Ódio e xenofobia mancham a decisão do River na Libertadores
Tales Torraga
Chegou a quinta (21) que Buenos Aires tanto grita e espera desde os 3×0 do Jorge Wilstermann sobre o River na semana passada. A partida de volta, às 19h15 (de Brasília) de hoje no Monumental de Núñez em chamas – mesmo com previsão de chuva – tem todos os condimentos para ser ''la jornada épica'' dos argentinos.
Em campo, a certeza é de muita raça e de uma equipe de rara qualidade neste River recém-formado que conta com dez jogadores de seleções (nove da equipe argentina e o lateral Moreira, do Paraguai). Do outro lado, os bolivianos do Wilstermann não vão encarar só uma ''selva de pernas'' em sua área.
Têm também a missão de lidar com o desgaste nervoso do jogo mais importante da história do clube fundado em 1949 e que jamais se viu nesta situação ganhadora.
E nas arquibancadas? O maior descontrole de massas dos últimos tempos.
A torcida do River teve a elogiável iniciativa de esgotar os ingressos apenas horas depois do início das vendas. A capacidade do Monumental de Núñez é de 61.688 lugares. Mas que ninguém se espante ao ligar a TV e ver até 80.000 fanáticos ensandecidos deixando a alma e garganta ao redor do gramado. Una cancha superlotada em decisões é algo tão argentino como a erva do mate.
Esqueçam a polícia, a organização, lo que sea.
A torcida vai e dá um jeito de entrar e coitado de quem impedir. Lembram o que a torcida do River fez com a PM no Morumbi em 2005? Se fazem isso com a polícia de outro país, imaginem em casa e em um jogo importante. Ya tá.
E é ao redor do gramado que se caracteriza também a face triste deste confronto. Há muita entrega também do negativo, como o ódio e a xenofobia.
O River é tido como um clube aristocrático na Argentina, embora abrace quase 35% da população do país. A nação do Boca, com 40%, é tratada quase sempre como de classe social inferior – por isso há o massivo e muy comum termo ''bostero boliviano''. Não só os do River: outras torcidas também ligam o Boca aos bolivianos que vivem na Argentina em situação de miséria.
Como o Jorge Wilstermann é da Bolívia, a associação – e a rixa – imediatamente se fortaleceu. Torcedores do River em Buenos Aires desde a semana passada não param de cantar a abominável música ''Que feo es ser bostero y boliviano / En una villa tiene que vivir / La hermana revolea la cartera / La vieja chupa p… por ahi / Bostero no lo pienses más / Andate a vivir a Bolivia / Toda tu familia está allá''.
É melhor nem traduzir.
O Monumental deve explodir neste cântico abjeto quando o Wilstermann entrar em campo. Pelo menos a absurda ideia das redes sociais – da ''chuva de fezes'' quando os bolivianos saírem do vestiário – teve rechaço dos próprios torcedores.

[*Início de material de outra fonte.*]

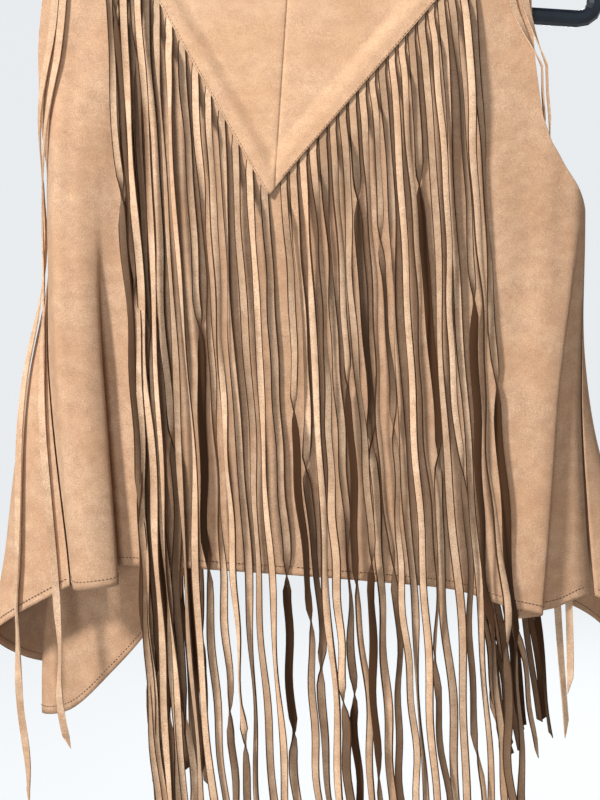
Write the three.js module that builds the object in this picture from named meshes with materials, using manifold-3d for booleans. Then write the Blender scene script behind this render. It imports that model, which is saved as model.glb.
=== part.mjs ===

A hostilidade da torcida do River em particular – e de grande parte da sociedade argentina em geral – está motivando o revide boliviano.
Muitos torcedores do River que viajaram a Cochabamba na primeira partida foram agredidos e saqueados nos hotéis. Claro que não ficaria de graça: bolivianos simpatizantes do Wilstermann acabaram linchados em Buenos Aires ontem (20).
O próprio capitão do Wilstermann, antes de ir ao gramado no jogo de ida, foi filmado gritando aos companheiros muitos impropérios contra os argentinos: ''Me chupam as bolas los gauchos [gíria para argentinos] de merda que falam mal da gente, vamos entrar e vamos arrebentar o c. deles, somos melhores''.
Para deixar tudo ainda mais tenso neste triângulo odioso River-Bolívia-Boca, a ''soberania argentina'' dos malucos que defendem esta causa foi seriamente ferida com a ida da seleção para a Bombonera para o jogo contra o Peru no dia 5.
A torcida do Boca reagiu a esta mudança cantando sem parar no último domingo pelo Campeonato Argentino que ''somos Argentina e não somos galinhas'', em referência ao apelido do River não só pelas amareladas, mas também pelo esnobismo – versão portenha para os ''almofadinhas'' ou coxinhas'' no Brasil.
Se a loucura no Monumental for mesmo desbordante, que ninguém se espante se o juiz até parar o jogo – como já parou mais de uma vez por esses lados.